Costs vary based on your age when you buy the policy, gender, coverage level, and whether the policy includes inflation protection
Here are some recent typical premiums for a common LTC insurance policy (benefit pool: $165,000):
- Age 55: single male — about $950/yr; single female — about $1,500/yr.
- Age 60: single male — about $1,200/yr; single female — about $1,900/yr.
- Age 65: single male — about $1,750/yr; single female — about $2,700/yr.
- For a couple (both 55): roughly $2,080/yr combined.
If the policy includes inflation protection (so benefits grow over time), premiums are higher — sometimes significantly.
🔎 Why costs vary: What affects your premium
Your LTC insurance premium depends on several factors:
- Age at purchase — younger buyers generally pay less.
- Gender — women tend to pay more because statistically they may live longer and need care longer.
- Coverage amount and benefit pool — larger benefit (e.g. more years of coverage, higher daily/weekly benefit) raises the premium.
- Inflation protection — adds cost but helps maintain benefit value over time.
- Type of care covered — home care, assisted living, nursing home care, etc.; more comprehensive coverage costs more.

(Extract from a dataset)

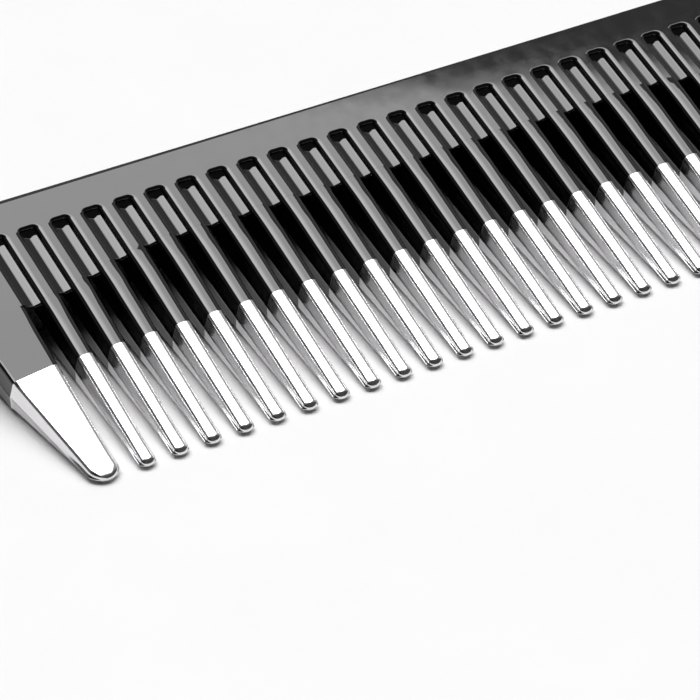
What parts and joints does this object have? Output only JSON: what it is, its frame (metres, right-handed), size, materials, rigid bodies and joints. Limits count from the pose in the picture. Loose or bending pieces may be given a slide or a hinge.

- Policy design (waiting periods, benefit limits, riders) — more generous or flexible designs increase premiums.
⚠️ What LTC insurance covers — and what it doesn’t
- LTC insurance is meant to help cover high costs of long-term care (e.g., nursing home stays, assisted living, at-home care), which — without insurance — can easily be many thousands of dollars per month.
- But having a policy doesn’t guarantee the same dollar-for-dollar coverage for life. Premiums may increase over time, and policies purchased later in life are often much more expensive.
- Also: if you choose a policy with no “inflation protection,” benefits may lose value over decades — even though care costs keep rising.
🎯 When it makes sense — and when it doesn’t
LTC insurance tends to make more sense if:
- You buy relatively young (50s or early 60s) and are in good health.
- You want to protect your savings and assets in case of long-term care needs later on.
- You want to avoid relying solely on personal savings, family help, or government assistance.
But it may be less attractive if:
- Premiums are high for your age/health (especially if you buy later) and may continue rising.
- You fear you may never need long-term care (so benefits are never used).
- You prefer other strategies: e.g., self-funding, hybrids (life insurance + LTC rider), or relying on family support.